** START MATERIAL **

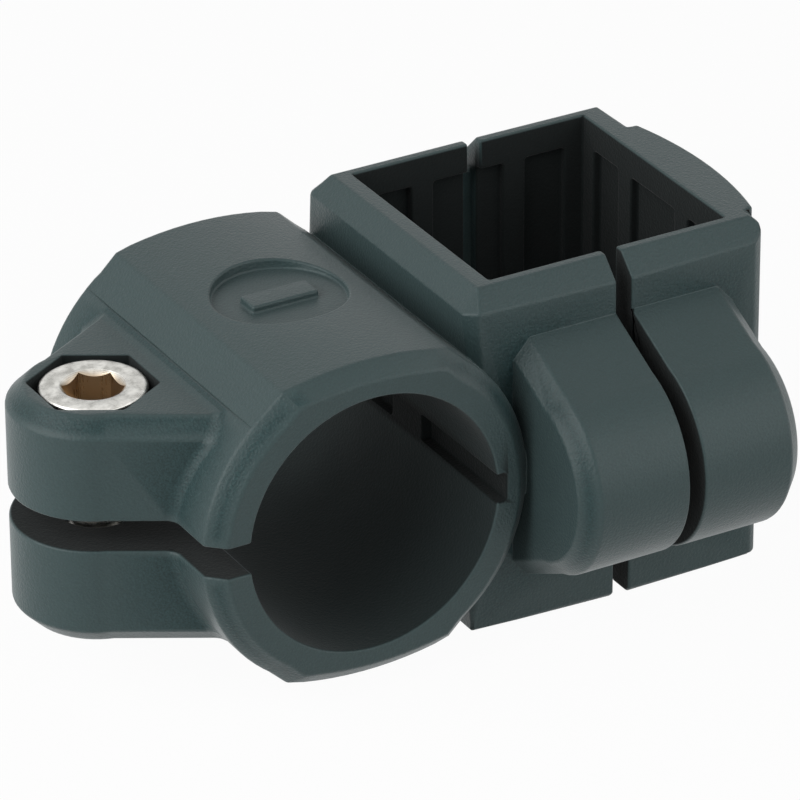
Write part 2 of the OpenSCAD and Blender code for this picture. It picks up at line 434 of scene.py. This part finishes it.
def put_on(
    name: str, bm: bmesh.types.BMesh, material: bpy.types.Material, part: Part, carrier: Carrier,
    smooth: float,
) -> bpy.types.Object:
    """Turns a finished mesh into a piece of the part.

    Args:
        name: The piece's name.
        bm: Its mesh, which is freed.
        material: Its material.
        part: The CAD node that it stands for.
        carrier: The body that it rides on.
        smooth: Edges that turn by more than this many degrees stay sharp.

    Returns:
        The piece.
    """
    bmesh.ops.remove_doubles(bm, verts=bm.verts, dist=0.001 * MM)
    bmesh.ops.dissolve_degenerate(bm, edges=bm.edges, dist=0.001 * MM)
    mesh = bpy.data.meshes.new(name)
    bm.to_mesh(mesh)
    bm.free()
    for polygon in mesh.polygons:
        polygon.use_smooth = True
    mesh.set_sharp_from_angle(angle=math.radians(smooth))
    mesh.materials.append(material)
    piece = bpy.data.objects.new(name, mesh)
    bpy.context.collection.objects.link(piece)
    flats = piece.modifiers.new("flat faces", "WEIGHTED_NORMAL")
    flats.keep_sharp = True
    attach(piece, carrier.value)
    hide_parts(part.value)
    LOG.info("%s: %d faces", name, len(mesh.polygons))
    return piece


# ---------------------------------------------------------------- the moulding


@dataclass(frozen=True)
class LugEnd:
    """Both ends of the round clamp's lug, with their hex pockets."""

    axis: float
    face: float
    pocket_reach: float = 6.1 * MM
    pocket_depth: float = 6.3 * MM
    face_slack: float = 0.05 * MM
    pocket_inset: float = 0.08 * MM
    lug_start: float = -8.0 * MM

    def _over_pocket(self, point: Vector) -> bool:
        """Whether a point is within the width of the pockets."""
        return math.hypot(point.x - self.axis, point.y) < self.pocket_reach

    def holds(self, point: Vector) -> bool:
        """Whether a point is on an end face, or in a pocket.

        Args:
            point: The point.

        Returns:
            True there.
        """
        in_pocket = self._over_pocket(point) and abs(point.z) > self.face - self.pocket_depth
        on_face = abs(abs(point.z) - self.face) < self.face_slack
        return in_pocket or (on_face and point.x < self.lug_start)

    def is_inside(self, point: Vector) -> bool:
        """Whether a point is within the pockets' width, and below the end faces."""
        return self._over_pocket(point) and abs(point.z) < self.face - self.pocket_inset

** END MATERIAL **

Will you return exactly the lines above from the one with "attach(piece, carrier.value)" down to the one with "ends of the", counting both as part of the range?

    attach(piece, carrier.value)
    hide_parts(part.value)
    LOG.info("%s: %d faces", name, len(mesh.polygons))
    return piece


# ---------------------------------------------------------------- the moulding


@dataclass(frozen=True)
class LugEnd:
    """Both ends of the round clamp's lug, with their hex pockets."""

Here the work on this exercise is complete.